3:21 – But now apart from the law the righteousness of God has been made known, to which the Law and the Prophets testify. 22 This righteousness is given through faith in Jesus Christ to all who believe. There is no difference between Jew and Gentile, 23 for all have sinned and fall short of the glory of God, 24 and all are justified freely by his grace through the redemption that came by Christ Jesus. 25 God presented Christ as a sacrifice of atonement, through the shedding of his blood—to be received by faith. He did this to demonstrate his righteousness, because in his forbearance he had left the sins committed beforehand unpunished— 26 he did it to demonstrate his righteousness at the present time, so as to be just and the one who justifies those who have faith in Jesus.

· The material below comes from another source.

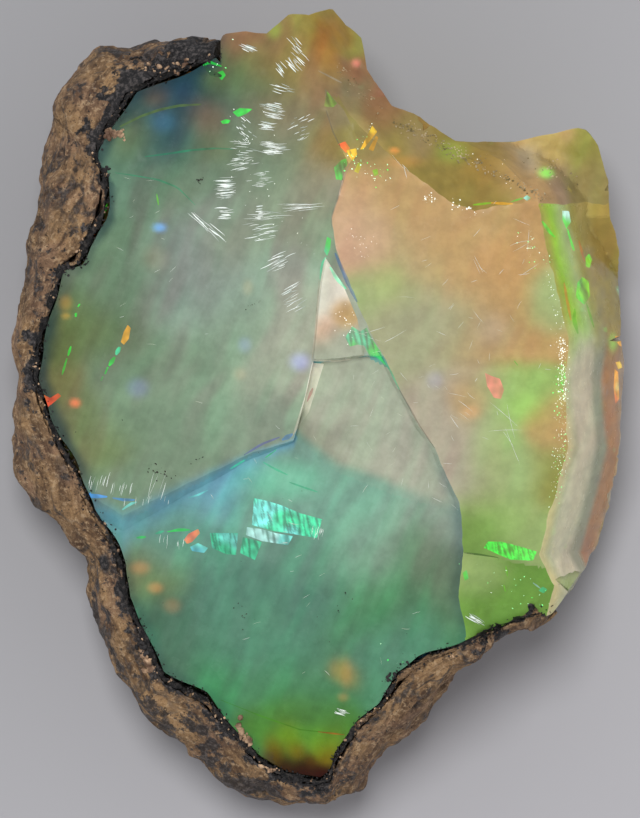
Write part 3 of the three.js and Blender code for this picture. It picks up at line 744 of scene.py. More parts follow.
def banded_wall(points):
    """The wall's upright bands, side by side outward from the edge of the right face."""
    x, y, _ = points.T
    drawn_out = np.stack([x, 0.18 * y, np.zeros_like(x)], 1)
    beyond = x - read(EDGE_X, y) + 0.16 * noise(drawn_out, 0.9, 58)
    sets = []
    for bands in (LOWER_BANDS, UPPER_BANDS):
        at = [b[0] for b in bands]
        tones = np.array([linear(b[1]) for b in bands])
        sets.append(np.stack([np.interp(beyond, at, tones[:, k]) for k in range(3)], 1))
    share = ramp(1.8, 4.2, y + 0.5 * noise(points, 1.5, 59))[:, None]
    streaks = 1.0 + 0.07 * rough(drawn_out, 0.3, 2, 60)
    # the bands are painted paler by the wall's painted light gain
    return WALL_PAINTED_LIGHT * (sets[0] * (1.0 - share) + sets[1] * share) * streaks[:, None]


def step_veil(x, y, region, hue):
    """The soft blue of the step across the left side, fading into the faces above and below it."""
    wide = np.maximum(bevel_width(x), 0.2)
    below = read(STEP_Y, x) - y + wander(x, y)
    middle = below - 0.5 * wide
    gap = np.where(below > 0.5 * wide, middle / (1.5 * wide), middle / (0.75 * wide))
    strength = np.where(x < -1.0, 0.85, 0.4) * np.exp(-gap ** 2) * np.isin(region, ("left", "lower"))
    strength = (strength * (1.0 + 0.3 * noise(flat_points(x, y), 1.0, 48)))[:, None]
    deep = ramp(-2.0, -7.0, x)[:, None]
    blue = linear("blue_step") * (1.0 - 0.3 * deep)
    return hue * (1.0 - strength) + blue * strength


def rim_shade(points, hue):
    """Darker, bluer opal where the black film shows through it, close to the rim."""
    x, y, _ = points.T
    angle = angle_of(x, y)
    depth = -past_rim(x, y) - 0.4
    strong = 0.25 + 0.5 * ramp(150.0, 165.0, angle) * ramp(205.0, 190.0, angle)
    strong += 0.4 * ramp(150.0, 140.0, angle)
    spread = 0.35 + 0.5 * strong * (1.0 + noise(points, 1.3, 49))
    share = np.clip(strong * ramp(spread, 0.0, depth), 0.0, 0.85)[:, None]
    share = share * (angle < 262.0)[:, None]
    return hue * (1.0 - share) + linear("rim_teal") * share


def glow_colours(points):
    """Light of the glows that hang under the face."""
    x, y, _ = points.T
    fire = np.zeros((len(x), 3))
    for px, py, wide, tall, shade, strength in GLOWS:
        zx, zy = spot(px, py)
        gap = ((x - zx) / (wide * MM_PER_PIXEL)) ** 2 + ((y - zy) / (tall * MM_PER_PIXEL)) ** 2
        fire += (strength * np.exp(-0.8 * gap ** 1.5))[:, None] * linear(shade)
    return fire


def patch_light(outline, first, second, strength, stripes, points, seed):
    """Light of a crisp flash: two colours in drifts, cut by fine stripes across its length."""
    x, y, _ = points.T
    centre = outline.mean(0)
    drift = ramp(-0.4, 0.6, noise(points, 0.7, seed) - 0.5 * (x - centre[0]))
    light = linear(first) * (1.0 - drift[:, None]) + linear(second) * drift[:, None]
    if stripes:
        across = np.stack([x + 0.22 * (y - centre[1]), 0.12 * y, np.zeros_like(x)], 1)
        cut = ramp(-0.55, 0.25, noise(across, 0.42 / stripes, seed + 1) + 0.25 * noise(points, 0.3, seed + 2))
        light = light * (0.3 + 0.7 * cut)[:, None]
    spread = 0.8 + 0.35 * noise(points, 0.25, seed + 3)
    return light * (strength * spread)[:, None]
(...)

27 Where, then, is boasting? It is excluded. Because of what law? The law that requires works? No, because of the law that requires faith. 28 For we maintain that a person is justified by faith apart from the works of the law. 29 Or is God the God of Jews only? Is he not the God of Gentiles too? Yes, of Gentiles too, 30 since there is only one God, who will justify the circumcised by faith and the uncircumcised through that same faith. 31 Do we, then, nullify the law by this faith? Not at all! Rather, we uphold the law.

It is all about gaining righteousness through faith. We call this “declared righteous,” which is essentially what justification is.  We also speak of it in terms of “imputed righteousness.”  This is a great topic … the BEST topic. And that is what we are going to speak about all of this week.